━━ Data lines ━━

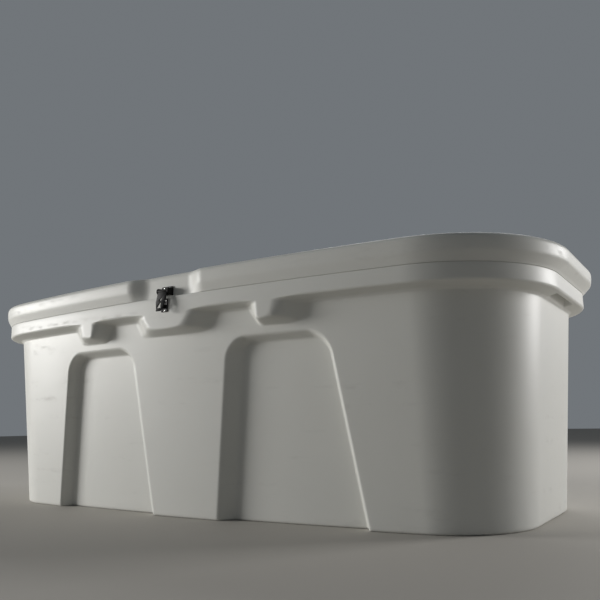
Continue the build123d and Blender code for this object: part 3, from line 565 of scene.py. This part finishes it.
def tub_offset(z):
    """Offset of the tub's inside face: upright at the top, then leaning in with the walls."""
    return TUB_EDGE[0] - TUB_EDGE[1] - SLOPE * max(0.0, TUB_UPRIGHT - z)


def tub_point(foot, row):
    """Point of the tub's skin, from its rolled top edge down the wall and in over the floor."""
    stretch, t = row
    x, y, out_x, out_y = foot
    if stretch == "edge":
        z, offset = RIM_TOP, TUB_EDGE[0] - TUB_EDGE[1] * t
    elif stretch == "wall":
        z = t
        offset = tub_offset(z)
    elif stretch == "round":
        turn = t * pi / 2
        z = TUB_FLOOR + TUB_ROUND * (1 - sin(turn))
        offset = tub_offset(TUB_FLOOR + TUB_ROUND) - TUB_ROUND * (1 - cos(turn))
    else:
        z = TUB_FLOOR
        offset = tub_offset(TUB_FLOOR + TUB_ROUND) - TUB_ROUND - TUB_FLOOR_IN * t
    return x + out_x * offset, y + out_y * offset, z


tub_rows = [("edge", 0.0), ("edge", 0.7), ("edge", 1.0)]
tub_rows += [("wall", z) for z in (490, 480, TUB_UPRIGHT, 440, 380, 300, 220, 140, 80)]
tub_rows += [("round", i / 6) for i in range(7)]
tub_rows += [("floor", 0.5), ("floor", 1.0)]
tub_skin = skin_mesh("tub_skin", plan_columns(12.0, 12.0, 12.0), tub_rows, tub_point, False, True)
thicken(tub_skin, TUB_SKIN)
tub_skin.data.materials.append(liner_skin)

# The drain's way is bored through both walls at the foot of the left end.
way = bpy.data.objects.new("drain_way_cutter", bpy.data.meshes.new("drain_way_cutter"))
work = bmesh.new()
bmesh.ops.create_cone(
    work, cap_ends=True, segments=48, radius1=DRAIN_BORE * MM, radius2=DRAIN_BORE * MM, depth=0.2,
    matrix=Matrix.Translation((-0.69, 0.0, DRAIN_Z * MM)) @ Matrix.Rotation(pi / 2, 4, "Y"),
)
work.to_mesh(way.data)
work.free()
bpy.context.scene.collection.objects.link(way)
for walled in (tub_skin, body_skin):
    bore = walled.modifiers.new("drain_way", "BOOLEAN")
    bore.operation = "DIFFERENCE"
    bore.solver = "EXACT"
    bore.object = way
    bpy.context.view_layer.update()
    bored = bpy.data.meshes.new_from_object(
        walled.evaluated_get(bpy.context.evaluated_depsgraph_get())
    )
    walled.modifiers.clear()
    walled.data = bored
bpy.data.objects.remove(way)
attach(tub_skin, "body")
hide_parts("body_liner")
lid_pan = softened("lid_liner", "lid_pan", 1.2, liner_skin)

# ---------------------------------------------------------------- foam and its plugs
# Pale yellow poured foam fills the walls and the lid; two grey discs close the holes under the
# body that it was poured through.
foam = bpy.data.materials.new("poured_foam")
foam.use_nodes = True
shader = foam.node_tree.nodes["Principled BSDF"]
shader.inputs["Roughness"].default_value = 0.9
cells = foam.node_tree.nodes.new("ShaderNodeTexVoronoi")
cells.inputs["Scale"].default_value = 420
place = foam.node_tree.nodes.new("ShaderNodeTexCoord")
foam.node_tree.links.new(place.outputs["Object"], cells.inputs["Vector"])
pores = foam.node_tree.nodes.new("ShaderNodeBump")
pores.inputs["Distance"].default_value = 0.0006
foam.node_tree.links.new(cells.outputs["Distance"], pores.inputs["Height"])
foam.node_tree.links.new(pores.outputs["Normal"], shader.inputs["Normal"])
hue = foam.node_tree.nodes.new("ShaderNodeValToRGB")
hue.color_ramp.elements[0].color = (0.52, 0.42, 0.20, 1)
hue.color_ramp.elements[1].color = (0.68, 0.58, 0.33, 1)
foam.node_tree.links.new(cells.outputs["Distance"], hue.inputs["Fac"])
foam.node_tree.links.new(hue.outputs["Color"], shader.inputs["Base Color"])


def finish_cad(finish, *nodes):
    """Gives CAD pieces that keep their own shape their finish."""
    for node in nodes:
        kept = frame["nodes"][node].data
        kept.materials.clear()
        kept.materials.append(finish)


finish_cad(foam, "body_foam", "lid_foam")


def fine_finish(
    name, colour, deep, roughness, scale, stretch, bump, metal=0.0, wear=None, shine=0.5
):
    """Plain hard finish: cloudy colour, uneven gloss and a fine bump, worn where wear is given."""
    made = bpy.data.materials.new(name)
    made.use_nodes = True
    tree = made.node_tree
    shader = tree.nodes["Principled BSDF"]
    shader.inputs["Metallic"].default_value = metal
    shader.inputs["Specular IOR Level"].default_value = shine
    place = tree.nodes.new("ShaderNodeTexCoord")
    sized = tree.nodes.new("ShaderNodeMapping")
    sized.inputs["Scale"].default_value = stretch
    tree.links.new(place.outputs["Object"], sized.inputs["Vector"])
    grain = tree.nodes.new("ShaderNodeTexNoise")
    grain.inputs["Scale"].default_value = scale
    grain.inputs["Detail"].default_value = 4
    tree.links.new(sized.outputs["Vector"], grain.inputs["Vector"])
    clouds = tree.nodes.new("ShaderNodeTexNoise")
    clouds.inputs["Scale"].default_value = 90
    clouds.inputs["Detail"].default_value = 3
    tree.links.new(place.outputs["Object"], clouds.inputs["Vector"])
    tint = tree.nodes.new("ShaderNodeValToRGB")
    tint.color_ramp.elements[0].position = 0.35
    tint.color_ramp.elements[1].position = 0.68
    tint.color_ramp.elements[0].color = (*colour, 1)
    tint.color_ramp.elements[1].color = (*deep, 1)
    if wear:
        rubbed = tint.color_ramp.elements.new(0.74)
        rubbed.color = (*wear, 1)
    tree.links.new(clouds.outputs["Fac"], tint.inputs["Fac"])
    tree.links.new(tint.outputs["Color"], shader.inputs["Base Color"])
    gloss = tree.nodes.new("ShaderNodeMapRange")
    gloss.inputs["From Min"].default_value = 0.3
    gloss.inputs["From Max"].default_value = 0.7
    gloss.inputs["To Min"].default_value = roughness - 0.06
    gloss.inputs["To Max"].default_value = roughness + 0.10
    tree.links.new(grain.outputs["Fac"], gloss.inputs["Value"])
    tree.links.new(gloss.outputs["Result"], shader.inputs["Roughness"])
    relief = tree.nodes.new("ShaderNodeBump")
    relief.inputs["Distance"].default_value = bump * MM
    relief.inputs["Strength"].default_value = 0.6
    tree.links.new(grain.outputs["Fac"], relief.inputs["Height"])
    tree.links.new(relief.outputs["Normal"], shader.inputs["Normal"])
    return made


# ---------------------------------------------------------------- seals and foam plugs
# Soft dark rubber with a dull bloom: the lid's gasket, the drain's seal and the plug's washer.
seal_rubber = fine_finish(
    "seal_rubber", (0.020, 0.020, 0.021), (0.040, 0.040, 0.041), 0.62, 700, (1, 1, 1), 0.06
)
gasket = softened("lid_gasket", "gasket_ring", 0.8, seal_rubber)
finish_cad(seal_rubber, "drain_gasket", "drain_plug_washer")
fitting_grey = fine_finish(
    "fitting_grey", (0.16, 0.165, 0.17), (0.21, 0.215, 0.22), 0.42, 600, (1, 1, 1), 0.04
)
finish_cad(fitting_grey, "foam_fill_plugs", "drain_nut")

# ---------------------------------------------------------------- hinges
# Three stainless butt hinges, pressed and brushed along the chest, on pan-head screws.
brushed = fine_finish(
    "brushed_stainless", (0.55, 0.55, 0.56), (0.60, 0.60, 0.61), 0.30, 260, (0.06, 1, 1), 0.006,
    metal=1.0,
)
for side in ("left", "middle", "right"):
    for leaf in ("body", "lid"):
        plate = softened(f"hinge_{side}_{leaf}_leaf", f"hinge_{side}_{leaf}_plate", 0.4, brushed)
    finish_cad(brushed, f"hinge_{side}_pin")
for row in ("hinge_body_screws", "hinge_lid_screws"):
    heads = softened(row, row.replace("screws", "screw_heads"), 0.15, brushed)

# ---------------------------------------------------------------- hasp latch
# A small black-painted steel hasp hangs from a bracket on the lid over a staple on the rim.
# Its edges are broken, its paint a little uneven, and its screws are bright.
latch_paint = fine_finish(
    "latch_paint", (0.005, 0.005, 0.006), (0.010, 0.0095, 0.009), 0.50, 300, (1, 1, 1), 0.05,
    wear=(0.020, 0.018, 0.016), shine=0.22,
)
for node, name, width in (
    ("latch_hasp", "hasp_plate", 0.35),
    ("latch_bracket", "hasp_bracket", 0.35),
    ("latch_staple", "hasp_staple", 0.3),
):
    plate = softened(node, name, width, latch_paint)
finish_cad(latch_paint, "latch_pin")
bright = fine_finish(
    "bright_screw", (0.62, 0.61, 0.60), (0.74, 0.73, 0.72), 0.24, 400, (1, 1, 1), 0.02, metal=1.0
)
for row in ("latch_bracket_screws", "latch_staple_screws"):
    heads = softened(row, row.replace("screws", "screw_heads"), 0.12, bright)

# ---------------------------------------------------------------- drain
# A grey moulded fitting clamps the end wall, and a knurled plug with a grip bar screws into it.
for node, name in (("drain_fitting", "drain_flange"), ("drain_plug", "drain_plug_knob")):
    moulded = softened(node, name, 0.6, fitting_grey)

# ---------------------------------------------------------------- floor and light
# A pale plain floor against a dull grey-blue backdrop, which gives less light than it shows,
# with a low soft key light far off to the left, one from behind on the right, and a weak one
# high over the back.
floor_mesh = bpy.data.meshes.new("floor")
floor_mesh.from_pydata(
    [(-14, -14, 0), (14, -14, 0), (14, 14, 0), (-14, 14, 0)], [], [(0, 1, 2, 3)]
)
floor = bpy.data.objects.new("floor", floor_mesh)
bpy.context.scene.collection.objects.link(floor)
pale = bpy.data.materials.new("pale_floor")
pale.use_nodes = True
pale.node_tree.nodes["Principled BSDF"].inputs["Base Color"].default_value = (0.49, 0.465, 0.425, 1)
pale.node_tree.nodes["Principled BSDF"].inputs["Roughness"].default_value = 0.75
floor_mesh.materials.append(pale)

sky = bpy.data.worlds.new("sky")
bpy.context.scene.world = sky
sky.use_nodes = True
sky.node_tree.nodes["Background"].inputs["Color"].default_value = (0.165, 0.180, 0.194, 1)
seen = sky.node_tree.nodes.new("ShaderNodeLightPath")
dimmed = sky.node_tree.nodes.new("ShaderNodeMapRange")
dimmed.inputs["To Min"].default_value = 0.60        # what the backdrop gives as light
dimmed.inputs["To Max"].default_value = 1.0         # how bright it looks itself
sky.node_tree.links.new(seen.outputs["Is Camera Ray"], dimmed.inputs["Value"])
sky.node_tree.links.new(
    dimmed.outputs["Result"], sky.node_tree.nodes["Background"].inputs["Strength"]
)


def soft_light(name, place, target, size, power, colour):
    """Broad square lamp at place that points at target."""
    lamp = bpy.data.lights.new(name, "AREA")
    lamp.shape = "RECTANGLE"
    lamp.size, lamp.size_y = size
    lamp.energy = power
    lamp.color = colour
    holder = bpy.data.objects.new(name, lamp)
    aim = Vector(target) - Vector(place)
    holder.location = place
    holder.rotation_euler = aim.to_track_quat("-Z", "Y").to_euler()
    bpy.context.scene.collection.objects.link(holder)


soft_light("window_left", (-4.8, -2.5, 0.95), (-0.3, -0.3, 0.35), (1.9, 1.3), 222, (1.0, 0.99, 0.97))
soft_light("behind_right", (3.2, 2.6, 1.1), (0.8, 0.0, 0.4), (1.3, 1.3), 100, (1.0, 0.99, 0.98))
soft_light("above_behind", (-0.3, 2.2, 2.9), (0.0, 0.1, 0.5), (2.4, 1.4), 32, (0.98, 0.99, 1.0))

bpy.context.scene.view_settings.view_transform = "Standard"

━━━

Set problem – Your output must be the lines of the material above, from the first through the line that contains "return x + out_x", copied exactly. Include both endpoints and nothing else.

The output –
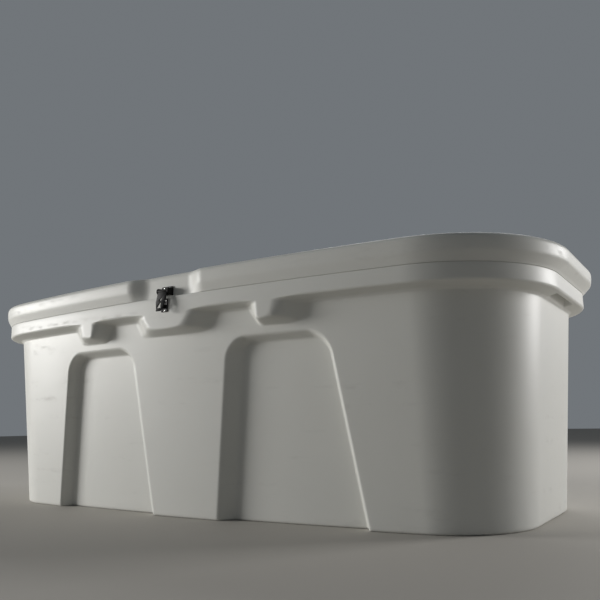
Continue the build123d and Blender code for this object: part 3, from line 565 of scene.py. This part finishes it.
def tub_offset(z):
    """Offset of the tub's inside face: upright at the top, then leaning in with the walls."""
    return TUB_EDGE[0] - TUB_EDGE[1] - SLOPE * max(0.0, TUB_UPRIGHT - z)


def tub_point(foot, row):
    """Point of the tub's skin, from its rolled top edge down the wall and in over the floor."""
    stretch, t = row
    x, y, out_x, out_y = foot
    if stretch == "edge":
        z, offset = RIM_TOP, TUB_EDGE[0] - TUB_EDGE[1] * t
    elif stretch == "wall":
        z = t
        offset = tub_offset(z)
    elif stretch == "round":
        turn = t * pi / 2
        z = TUB_FLOOR + TUB_ROUND * (1 - sin(turn))
        offset = tub_offset(TUB_FLOOR + TUB_ROUND) - TUB_ROUND * (1 - cos(turn))
    else:
        z = TUB_FLOOR
        offset = tub_offset(TUB_FLOOR + TUB_ROUND) - TUB_ROUND - TUB_FLOOR_IN * t
    return x + out_x * offset, y + out_y * offset, z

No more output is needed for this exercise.